Di sisi lain, Airlangga menyampaikan negara-negara produsen minyak sawit juga terus menghadapi diskriminasi perdagangan terhadap produk minyak sawit dan turunannya, di mana hal itu disamarkan sebagai kebijakan ramah lingkungan yang diberlakukan oleh negara-negara pengimpor, seperti EU Deforestation-free Regulation (EUDR), EU RefuelEU Aviation Rules, EU Due-Diligence Regulation, Global Biofuel Alliance (GBA), dan United Kingdom’s Forest Risk Commodities (FRC) Law.
“Untuk itu, kita harus menyusun strategi yang tepat untuk menciptakan harga minyak sawit yang menguntungkan dan stabil. Selain itu, kita harus menahan diri dalam menerapkan kebijakan perdagangan dengan cara yang tidak sejalan dengan ketentuan WTO yang relevan, untuk memastikan transparansi pasar dan prediktabilitas minyak sawit,” tutur Airlangga.
Airlangga menyampaikan Indonesia tetap menganggap sektor kelapa sawit sebagai prioritas nasional, apalagi terdapat komitmen kuat dari Presiden Prabowo Subianto terhadap sektor vital ini sebagaimana tercermin dalam Asta Cita, yakni mencapai tujuan ketahanan pangan, swasembada pangan, swasembada energi, dan hilirisasi industri.
"Dalam (swasembada energi melalui) Program B40 yang dilakukan Indonesia bahwa Malaysia mengapresiasi hal ini, karena berkontribusi kepada dunia terutama dalam pengurangan emisi," ujarnya
Menurut Airlangga, dalam program B35, berhasil menghemat sekitar 32 juta ton CO2, dan untuk program B40 lebih dari 40 juta ton CO2.
Hal ini adalah kontribusi konkret Indonesia dan CPO kepada seluruh dunia untuk mengurangi emisi karbon.

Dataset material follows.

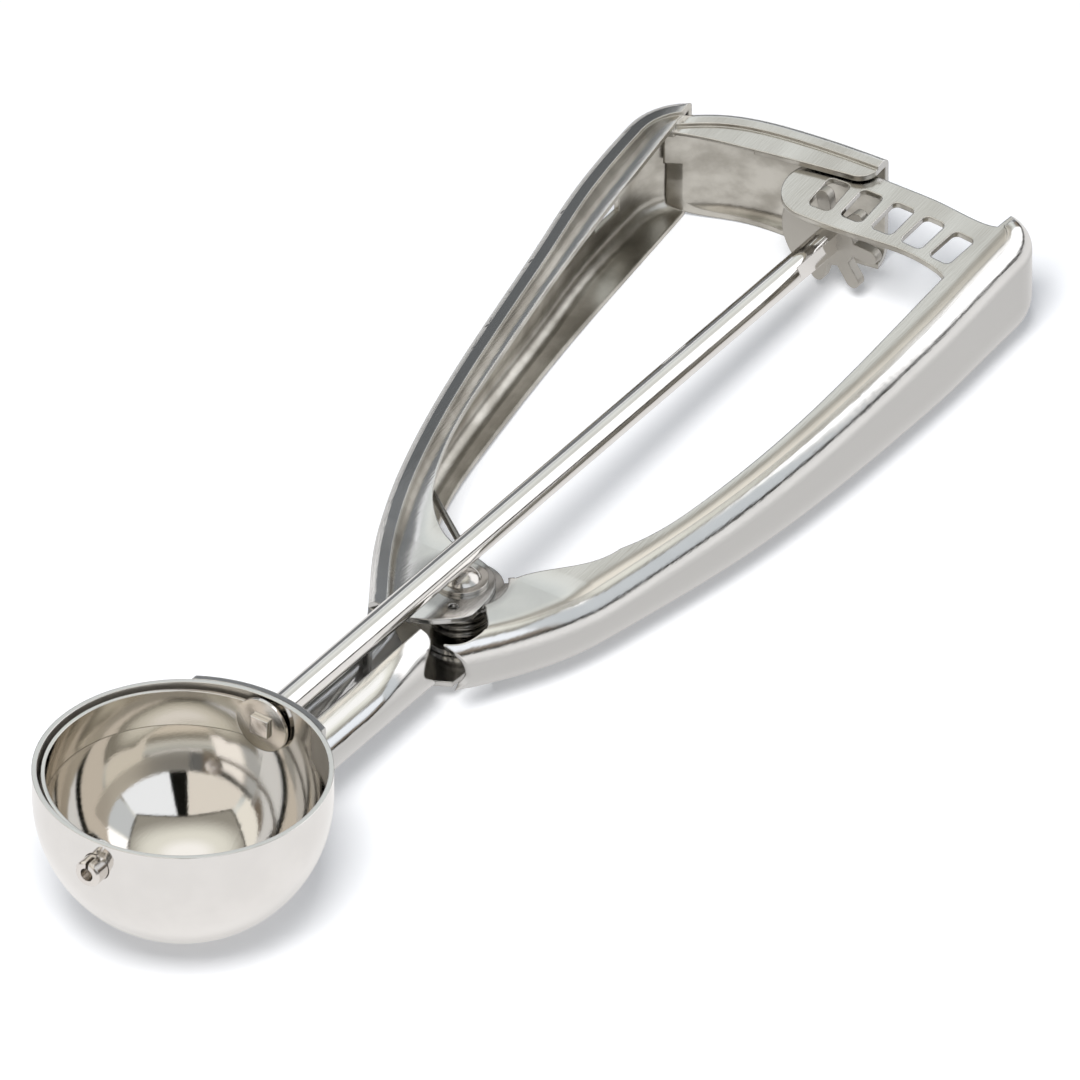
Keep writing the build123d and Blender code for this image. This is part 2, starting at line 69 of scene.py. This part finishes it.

Selain itu, Airlangga juga mendorong CPOPC tetap menjadi hub bagi negara-negara produsen minyak sawit serta menjadi penentu tren di pasar minyak nabati global untuk mendukung dan memfasilitasi kepentingan para anggotanya.
"CPOPC juga harus bisa memperluas kemitraan dan kerja sama multipihak melalui berbagai platform," tuturnya.
Di samping itu, Sekretariat CPOPC telah menyetujui Nigeria dan Kongo sebagai Negara Pengamat (Observer Countries), karena kedua negara itu sebelumnya telah mengajukan untuk menjadi anggota CPOPC pada September dan November 2024. Proses selanjutnya adalah aksesi keanggotaan secara penuh.
Adapun berdasarkan Charter CPOPC, selama masa aksesi penuh tersebut status negara yang mengajukan untuk menjadi anggota penuh adalah sebagai Observer Country dengan jangka waktu maksimal dua tahun.
BACA JUGA:
Observer Countries saat ini adalah Kolombia, Ghana dan Papua Nugini.
Namun dengan dinamika internal negara masing-masing, sampai dengan waktu dua tahun, ketiga negara tersebut belum dapat melakukan aksesi menjadi anggota CPOPC secara penuh.
Untuk itu, Sekretariat CPOPC merekomendasikan untuk memberikan perpanjangan waktu sebagai Observer Countries selama satu tahun lagi.
“Indonesia dan Malaysia juga sepakat untuk melanjutkan ad hoc dari joint task force tentang EUDR. EUDR telah diperpanjang (implementasinya) oleh Parlemen Uni Eropa dalam satu tahun ke depan. Selanjutnya, tadi juga telah diserahterimakan Keketuaan CPOPC dari Indonesia kepada Malaysia untuk periode satu tahun ke depan,” ucap Airlangga.